When solving machine learning problems, simply training a model based on a problem-specific training machine learning algorithm does not guarantee either that the resulting model fully captures the underlying concept hidden in the training data or that the optimum parameter values were chosen for model training. Failing to test a model's performance means an underperforming model could be deployed on the production system, resulting in incorrect predictions. Choosing one model from the many available options based on intuition alone is risky. (See Figure 1.)

machine learning, ML training performance evaluation, ML model evaluation flowchart — Figure 1. A training data set is prepared (1). It is then used to train a binary classifier (2, 3). However, it is unclear whether the most optimum set of values are being used for the model's parameters (4).

Solution

By generating different metrics, the efficacy of the model can be assessed. Use of these metrics reveals how well the model fits the data on which it was trained. Through empirical evidence, the model can be improved repeatedly or different models can be compared to pick the most effective one.

Application

The machine learning software package used for model training normally provides a score or evaluate function to generate various model evaluation metrics. For regression, this includes mean squared error (MSE) and R squared (Figure 2).

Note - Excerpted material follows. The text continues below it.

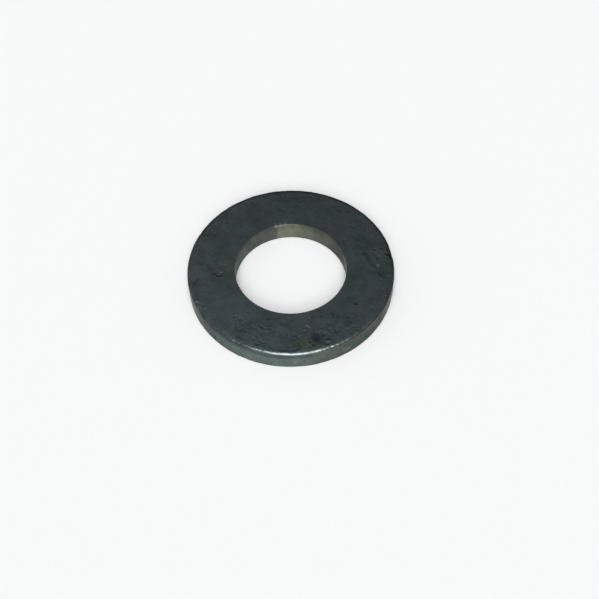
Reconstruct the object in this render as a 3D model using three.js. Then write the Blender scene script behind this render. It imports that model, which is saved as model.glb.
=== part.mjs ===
// Plain flat washer for an M12 bolt: one ring of steel plate, blanked and pierced in a single stroke.
// Millimetres, +Z up. The origin is the centre of the underside, so the washer lies on the plane z = 0
// and the bolt runs along Z.
//
// The press draws the upper face down a little where it shears through, which leaves a wide, shallow die
// roll on the outer edge and a much smaller one round the hole. The lower edges carried the burr, and
// tumbling has broken them.
import * as THREE from "three";

// Driving dimensions.
const OUTER_DIAMETER = 24;
const HOLE_DIAMETER = 13;
const THICKNESS = 2.5;

// The rounded edges. Each has a width across the face and a depth along the wall.
const OUTER_DIE_ROLL = { width: 0.45, depth: 0.17 };
const HOLE_DIE_ROLL = { width: 0.08, depth: 0.04 };
const BURR_SIDE_BREAK = { width: 0.16, depth: 0.06 };

// Fineness of the faceted surface.
const SEGMENTS_AROUND = 120;
const SEGMENTS_PER_EDGE = 4;

const QUARTER_TURN = Math.PI / 2;

// Adds one rounded edge to the cross-section: a quarter of an ellipse, anticlockwise from its start angle.
function roundedEdge(section, edge, centreRadius, centreHeight, startAngle) {
  const arc = new THREE.EllipseCurve(
    centreRadius,
    centreHeight,
    edge.width,
    edge.depth,
    startAngle,
    startAngle + QUARTER_TURN,
  );
  section.push(...arc.getPoints(SEGMENTS_PER_EDGE));
}

// The ring's cross-section to the right of the Z axis, as (radius, height) points in anticlockwise order.
// It closes on itself: the last point is the first one again.
function crossSection() {
  const outerRadius = OUTER_DIAMETER / 2;
  const holeRadius = HOLE_DIAMETER / 2;
  const lower = BURR_SIDE_BREAK;
  const outer = OUTER_DIE_ROLL;
  const hole = HOLE_DIE_ROLL;
  const section = [];
  roundedEdge(section, lower, outerRadius - lower.width, lower.depth, -QUARTER_TURN);
  roundedEdge(section, outer, outerRadius - outer.width, THICKNESS - outer.depth, 0);
  roundedEdge(section, hole, holeRadius + hole.width, THICKNESS - hole.depth, QUARTER_TURN);
  roundedEdge(section, lower, holeRadius + lower.width, lower.depth, 2 * QUARTER_TURN);
  section.push(section[0].clone());
  return section;
}

// Dark grey steel with a dull sheen.
const steel = new THREE.MeshStandardMaterial({
  color: new THREE.Color(0.2, 0.22, 0.22),
  roughness: 0.4,
  metalness: 1,
});

// LatheGeometry turns its section round +Y, so the geometry is stood up to turn round +Z.
function flatWasher() {
  const geometry = new THREE.LatheGeometry(crossSection(), SEGMENTS_AROUND).rotateX(QUARTER_TURN);
  const mesh = new THREE.Mesh(geometry, steel);
  mesh.name = "flat_washer";
  return mesh;
}

const part = new THREE.Group();
part.add(flatWasher());

export default part;
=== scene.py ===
"""A plain flat washer of dark steel, lying on its underside on a pale studio floor.

The washer is blanked and pierced from steel plate in one stroke of a press, tumbled with many others and
given a thin dark coating. The press leaves a die roll on the upper edges, sheared walls with upright streaks,
and lower edges whose burr the tumbling has broken. Handling adds dents, pits and scuffs.

Everything is in metres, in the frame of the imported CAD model: the origin is the centre of the underside and
+Z runs along the bolt's axis.
"""

import logging
import math
import random
from collections.abc import Callable, Iterator, Mapping
from dataclasses import dataclass, field
from enum import Enum
from typing import Any

import bmesh
import bpy
import numpy as np
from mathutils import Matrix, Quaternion, Vector, noise


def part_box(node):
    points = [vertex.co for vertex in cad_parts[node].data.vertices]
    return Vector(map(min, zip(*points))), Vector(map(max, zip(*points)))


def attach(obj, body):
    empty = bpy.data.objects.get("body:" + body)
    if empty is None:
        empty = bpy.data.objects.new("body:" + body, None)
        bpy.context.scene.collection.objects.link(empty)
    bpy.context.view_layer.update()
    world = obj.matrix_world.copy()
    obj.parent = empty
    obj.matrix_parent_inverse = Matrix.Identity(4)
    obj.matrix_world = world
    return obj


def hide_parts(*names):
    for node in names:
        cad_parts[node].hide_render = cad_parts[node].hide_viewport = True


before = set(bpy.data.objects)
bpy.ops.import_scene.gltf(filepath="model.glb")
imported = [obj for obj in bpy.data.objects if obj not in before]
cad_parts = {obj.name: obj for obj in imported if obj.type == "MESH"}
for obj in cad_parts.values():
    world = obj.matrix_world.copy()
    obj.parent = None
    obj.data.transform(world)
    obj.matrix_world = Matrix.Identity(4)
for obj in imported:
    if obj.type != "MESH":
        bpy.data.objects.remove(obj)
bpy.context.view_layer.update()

LOG = logging.getLogger("flat_washer")

MM = 0.001
ROOT_BODY = "root"
WASHER_NODE = "flat_washer"
BARE = "bare"
SOOT_AND_SHADE = "soot_and_shade"

Socket = bpy.types.NodeSocket
Colour = tuple[float, float, float]
Shares = tuple[float, float, float]
Spot = tuple[float, float]


# ---- Modelling by hand ----


def deselect_all() -> None:
    """Leaves nothing selected, so that the next operator acts only on what it is given."""
    bpy.ops.object.select_all(action="DESELECT")


def start_editing(piece: bpy.types.Object, mode: str) -> bmesh.types.BMesh:
    """Opens a piece in edit mode with nothing selected.

    Args:
        piece: The piece to shape.
        mode: What is picked: "VERT", "EDGE" or "FACE".

    Returns:
        The mesh being edited.
    """
    deselect_all()
    piece.select_set(True)
    bpy.context.view_layer.objects.active = piece
    bpy.ops.object.mode_set(mode="EDIT")
    bpy.ops.mesh.select_mode(type=mode)
    bpy.ops.mesh.select_all(action="DESELECT")
    return bmesh.from_edit_mesh(piece.data)


def stop_editing() -> None:
    """Closes edit mode and keeps what was shaped."""
    bpy.ops.object.mode_set(mode="OBJECT")


def pick_edges(mesh: bmesh.types.BMesh, wanted: Callable[[Vector, Vector], bool]) -> None:
    """Selects edges by the places of their two ends.

    Args:
        mesh: The mesh being edited.
        wanted: Says whether an edge with these two ends is picked.
    """
    for edge in mesh.edges:
        first, second = edge.verts
        edge.select_set(wanted(first.co, second.co))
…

Classification metrics include the following:

Accuracy is the proportion of correctly identified instances out of all identified instances.
Error rate, also known as the misclassification rate, is the proportion of incorrectly identified instances out of all identified instances.
Sensitivity, also known as the true positive rate (TPR), is the probability of getting a true positive.
Specificity, also known as the true negative rate (TNR), is the probability of getting a true negative.
Both sensitivity and specificity capture the confidence with which a classifier makes predictions.
Recall is the same as sensitivity: the proportion of correctly classified retrieved documents out of the set of all documents belonging to the class of interest.
Precision is the proportion of correctly classified retrieved documents out of the set of all retrieved documents.
F-score, also called F-measure and F1 score, takes both precision and recall into consideration in order to arrive at a single measure.
The confusion matrix, also known as a contingency table, is a cross-tabulation that shows a summary of the predicted class values against the actual class values. Columns in a confusion matrix contain the number of instances belonging to the predicted classes, and rows contain the number of instances belonging to the actual classes.

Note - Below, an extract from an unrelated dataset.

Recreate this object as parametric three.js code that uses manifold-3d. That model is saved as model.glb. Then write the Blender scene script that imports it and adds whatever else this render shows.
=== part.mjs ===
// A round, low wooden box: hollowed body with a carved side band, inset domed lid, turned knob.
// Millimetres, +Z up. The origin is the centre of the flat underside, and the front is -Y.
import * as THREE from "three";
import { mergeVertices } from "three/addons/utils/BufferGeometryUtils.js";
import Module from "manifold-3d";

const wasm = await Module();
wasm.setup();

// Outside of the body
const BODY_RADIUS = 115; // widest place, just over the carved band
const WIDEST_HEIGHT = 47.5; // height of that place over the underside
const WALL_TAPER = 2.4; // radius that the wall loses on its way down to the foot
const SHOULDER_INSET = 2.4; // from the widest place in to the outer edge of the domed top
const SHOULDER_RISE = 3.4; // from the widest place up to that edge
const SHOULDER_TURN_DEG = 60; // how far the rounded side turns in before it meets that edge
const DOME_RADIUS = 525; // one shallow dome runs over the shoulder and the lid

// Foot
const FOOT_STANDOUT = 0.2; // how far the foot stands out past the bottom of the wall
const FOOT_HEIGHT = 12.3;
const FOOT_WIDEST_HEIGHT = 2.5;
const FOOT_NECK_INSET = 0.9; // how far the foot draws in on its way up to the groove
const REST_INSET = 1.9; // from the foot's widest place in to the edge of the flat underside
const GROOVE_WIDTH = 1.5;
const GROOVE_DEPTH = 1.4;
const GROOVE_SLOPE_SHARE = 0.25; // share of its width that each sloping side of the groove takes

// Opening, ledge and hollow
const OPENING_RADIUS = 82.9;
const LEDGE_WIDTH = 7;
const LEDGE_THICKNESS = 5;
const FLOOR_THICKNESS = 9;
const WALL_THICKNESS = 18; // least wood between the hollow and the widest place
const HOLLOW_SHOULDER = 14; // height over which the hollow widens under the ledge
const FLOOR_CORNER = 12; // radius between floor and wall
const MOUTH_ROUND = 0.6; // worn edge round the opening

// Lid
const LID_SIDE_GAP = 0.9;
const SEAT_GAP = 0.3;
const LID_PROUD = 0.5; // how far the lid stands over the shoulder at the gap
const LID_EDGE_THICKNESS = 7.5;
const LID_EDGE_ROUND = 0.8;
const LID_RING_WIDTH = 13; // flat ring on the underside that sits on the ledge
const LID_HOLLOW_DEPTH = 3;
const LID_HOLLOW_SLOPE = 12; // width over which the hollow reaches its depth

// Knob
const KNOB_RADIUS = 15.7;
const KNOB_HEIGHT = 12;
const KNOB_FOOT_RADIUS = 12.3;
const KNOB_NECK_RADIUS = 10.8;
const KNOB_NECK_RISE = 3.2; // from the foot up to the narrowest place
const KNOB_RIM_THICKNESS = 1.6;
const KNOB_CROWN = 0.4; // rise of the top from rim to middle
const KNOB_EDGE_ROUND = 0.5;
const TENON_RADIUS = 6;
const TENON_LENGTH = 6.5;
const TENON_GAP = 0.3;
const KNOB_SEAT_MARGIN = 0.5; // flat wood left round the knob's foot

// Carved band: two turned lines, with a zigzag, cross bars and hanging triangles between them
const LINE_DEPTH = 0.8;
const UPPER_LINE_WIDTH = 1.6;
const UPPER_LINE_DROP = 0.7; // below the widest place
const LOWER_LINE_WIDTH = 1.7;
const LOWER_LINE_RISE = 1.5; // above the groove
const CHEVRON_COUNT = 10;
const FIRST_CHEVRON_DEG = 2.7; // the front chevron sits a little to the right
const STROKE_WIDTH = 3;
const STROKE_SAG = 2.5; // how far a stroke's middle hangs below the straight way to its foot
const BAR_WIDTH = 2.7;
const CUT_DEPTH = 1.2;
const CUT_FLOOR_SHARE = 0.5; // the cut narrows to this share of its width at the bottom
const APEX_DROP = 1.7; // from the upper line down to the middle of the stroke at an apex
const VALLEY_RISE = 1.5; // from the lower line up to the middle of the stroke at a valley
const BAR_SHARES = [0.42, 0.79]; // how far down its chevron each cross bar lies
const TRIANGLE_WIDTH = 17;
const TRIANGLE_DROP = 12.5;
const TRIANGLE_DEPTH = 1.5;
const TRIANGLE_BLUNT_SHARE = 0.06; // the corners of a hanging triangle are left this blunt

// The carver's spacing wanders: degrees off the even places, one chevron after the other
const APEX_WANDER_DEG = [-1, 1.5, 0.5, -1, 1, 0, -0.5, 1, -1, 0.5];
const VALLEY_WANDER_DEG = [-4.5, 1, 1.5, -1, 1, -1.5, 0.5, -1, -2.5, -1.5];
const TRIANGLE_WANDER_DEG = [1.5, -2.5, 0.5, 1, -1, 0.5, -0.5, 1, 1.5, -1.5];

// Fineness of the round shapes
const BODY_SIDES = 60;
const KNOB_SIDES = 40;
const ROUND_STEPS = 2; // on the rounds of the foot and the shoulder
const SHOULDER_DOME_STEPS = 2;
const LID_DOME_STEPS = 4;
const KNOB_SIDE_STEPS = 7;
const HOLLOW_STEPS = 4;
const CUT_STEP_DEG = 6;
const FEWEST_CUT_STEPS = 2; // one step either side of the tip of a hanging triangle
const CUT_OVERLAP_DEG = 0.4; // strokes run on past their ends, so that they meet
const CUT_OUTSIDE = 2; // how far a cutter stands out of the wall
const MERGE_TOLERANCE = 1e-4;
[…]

machine learning, confusion matrix example, contingency table example — Figure 2. A confusion matrix summarizing the results of a classification task that involves classifying 100 animals as mammals.

A receiver operating characteristic (ROC) curve is a visualization evaluation technique used to compare the performance of the same model or different models with different variations of the model generally obtained by trying out different variations of the model parameters. The X-axis plots the false positive rate (FPR), same as 1-specificity, while the Y-axis plots the TPR, same as sensitivity, obtained from different training runs of a model. The graph helps to find the combination of model parameters that result in a balance between sensitivity and specificity of a model. On the graph, this is the point where the curve starts to plateau with X-axis and the gain in TPR decreases but gain in FPR increases (Figure 3).

machine learning, graph shows balance between ML model sensitivity and model specificity — Figure 3. The diagonal red dashed line represents a baseline model that predicts at random, hence the same values of TPR and FPR. The straight green dashed line on the vertical and horizontal axis represents an ideal model with TPR equal to 1 and FPR equal to 0. It maintains a TPR of 1 before it starts to incorrectly predict the negative labels as positive. The blue solid curve represents a good model with a good increase in TPR before FPR starts to pick up.

With clustering, a cluster's degree of homogeneity can be measured by calculating the cluster's distortion. A cluster's distortion can be calculated by taking the sum of squared distances between all data points and its centroid. The lower the distortion, the higher the homogeneity and vice versa.

The training performance evaluation and prediction performance evaluation patterns are normally applied together to be able to evaluate model performance on unseen data. The application of this pattern can further benefit when applied together with the baseline modeling pattern. With a reference model available, different models can then easily be compared against each other as well as against the minimum acceptable performance (Figure 4).

machine learning, ML model training illustration, ML model performance evaluation flowchart — Figure 4. A training data set is prepared (1). It is then used to train a binary classifier (2, 3). Various performance metrics are generated for each training run (4). Based on the results, the parameter values are retuned and the model is retrained (5, 6). The metrics are evaluated again, and the parameter values are once again retuned and the model is trained for a third time (7, 8, 9). After the third training run, the model is evaluated for one last time (10). After training the model three times, the performance of the model is satisfactory and the parameters used in the third training run are selected as the final values of the model parameters (11).

Prediction performance evaluation: Overview

Requirement: How can confidence be established that a model's performance will not drop when it is produced and remain at par with training time performance?

Problem: A model's performance, as reported during training time, may suggest a high performing model. However, when deployed in a production environment, the same model may not perform as expected by training time performance metrics.

Solution: Rather than training the model on the entire available data set, some parts of the data set are held back to be used for evaluating the model before deploying it in a production environment.

Application: Techniques such as hold-out and cross-validation are applied to divide the available data set into subsets so that there is always one subset of data that the model has not seen before that can be used to evaluate the model's performance on unseen data, thereby simulating production environment data.